Offline: A Thrift Refocuses on Pa. Base

The images on Nova Savings Bank’s Web site include a retired couple driving carefree in a convertible, a father fishing with his young son, and a middle-aged couple talking about finances at a kitchen table.

These are not exactly the images one might expect from a Philadelphia thrift that is a direct descendant of the hip, cutting-edge USABancshares.com, which once put its certificates of deposit on an online auction and sponsored a private-label bank named for the rocker David Bowie.

Then again, there is little about Nova that resembles its predecessor. USABancshares.com and its subsidiary, vBank — which at one time had a partnership with Amazon.com — had ambitions to become a nationwide Internet bank. Nova is going in the opposite direction. It aims to establish itself as a traditional community bank with a special focus on wealth management.

“We kind of have switched to a grassroots, community bank focus,” said Brian M. Hartline, the $366 million-asset thrift’s president and chief executive. “And the look and feel of the bank has changed.”

Mr. Hartline, USABanc-shares.com’s former chief financial officer, led the investor group that acquired the Internet thrift in October 2002 for $3.4 million. The group was then called Berkshire Financial Holdings Inc. but has since changed its name to Nova Financial Holdings Inc.

In the two years before the purchase, Mr. Hartline had been the CEO of the $1.5 billion-asset Main Street Bancorp Inc. of Reading, Pa. (Sovereign Bancorp Inc. bought Main Street in March 2002.)

The new USABancshares.com team’s first task was cleaning up the balance sheet. vBank had lost $1.4 million in a customer’s check fraud scheme. It also had credit quality problems and inadequate capital; it had been operating under a cease-and-desist order from the Pennsylvania Banking Department and the Federal Deposit Insurance Corp. for more than a year.

In the last 18 months, though, the enforcement order has been lifted and Mr. Hartline’s group has infused $35 million of capital. Many bad loans have been charged off, though nonperforming assets are still high, at 4.36% of total loans. (Mr. Hartline said that all of the bad loans were made to just three customers, and that the thrift is hopeful it will collect on them.)

First-quarter earnings jumped 278% from two years earlier, to $431,000, and the risk-based capital ratio rose nearly 3 percentage points, to 11.53%.

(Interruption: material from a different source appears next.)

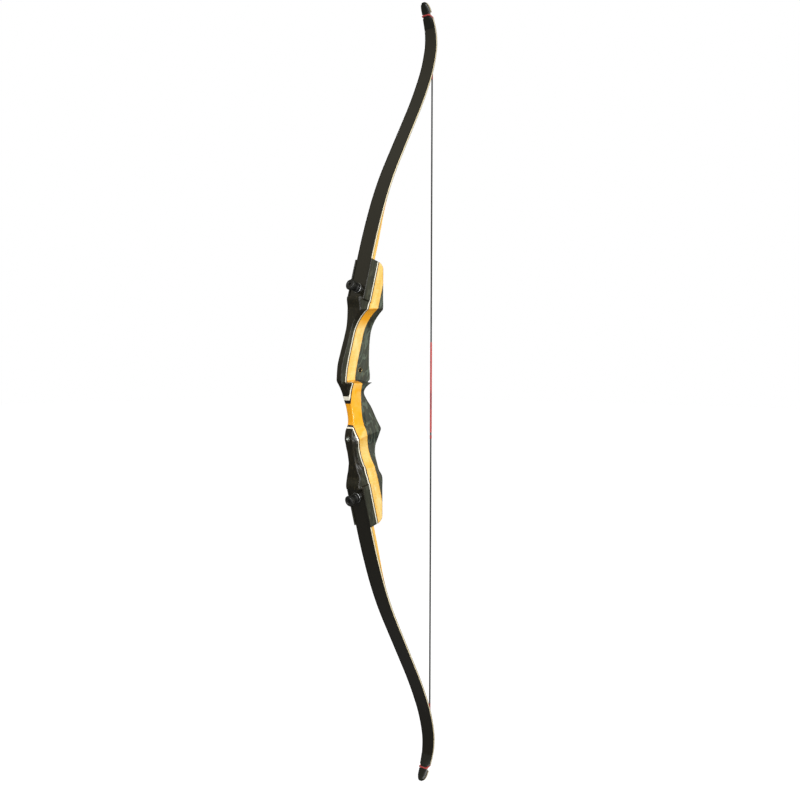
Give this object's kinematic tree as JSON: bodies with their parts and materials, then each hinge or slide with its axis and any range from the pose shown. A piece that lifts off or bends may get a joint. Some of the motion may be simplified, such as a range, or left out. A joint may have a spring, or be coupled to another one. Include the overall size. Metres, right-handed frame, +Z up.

With most of its troubles behind it, last month Nova hired its first two wealth management experts, from Millennium Bank of Malvern, Pa., which the $2.9 billion-asset Harleysville National Corp. acquired in May.

Rick Weiss, an analyst with Janney Montgomery Scott LLC in Philadelphia, said some community banks in the area, such as the $7 billion-asset Wilmington Trust Corp. and the $636 million-asset Bryn Mawr Trust Co., provide extensive wealth management services. However, there is still plenty of business for Nova.

He also said that Mr. Hartline, 39, has turned every institution where he has worked into a high performer, and that he expects the same from Nova Savings. “Brian’s a smart guy, and wherever he’s been, people tend to make money.”

When Mr. Hartline joined Main Street in August 2000, it had just reported a $2.4 million second-quarter loss and had entered an agreement with regulators over management failures. A year later, under a new management team, it reported second-quarter net income of $6.8 million. A year after that Sovereign paid $182 million for the company, about 1.83 times its book value.

Before joining Main Street, Mr. Hartline had been the chief financial officer of the $2.3 billion-asset ML Bancorp in Villanova. Sovereign bought ML in 1998 for nearly two times its book value.

Despite his track record, he said selling Nova Savings is not in his game plan. He is focused on expansion — he plans to double the branch count, to 10, within a year and open as many as 11 branches by the end of 2006.

Nova Savings faces intense retail competition in the Philadelphia area, but one advantage it may have over the likes of Sovereign, Wachovia Corp., and PNC Financial Services Group Inc. is its name. “Nova” is the common nickname for Villanova University in Philadelphia.

The thrift has an automated teller machine on the Villanova campus, and its chairman, Barry R. Bekkedam, is a Villanova alumnus, but Mr. Hartline said the Nova name, adopted last year, was not inspired by the university. His inspiration, he said, was a show on the Science Channel that explained that a supernova is the brightest and most dynamic type of star in the sky.

“We would like customers to think of our bank like that,” he said.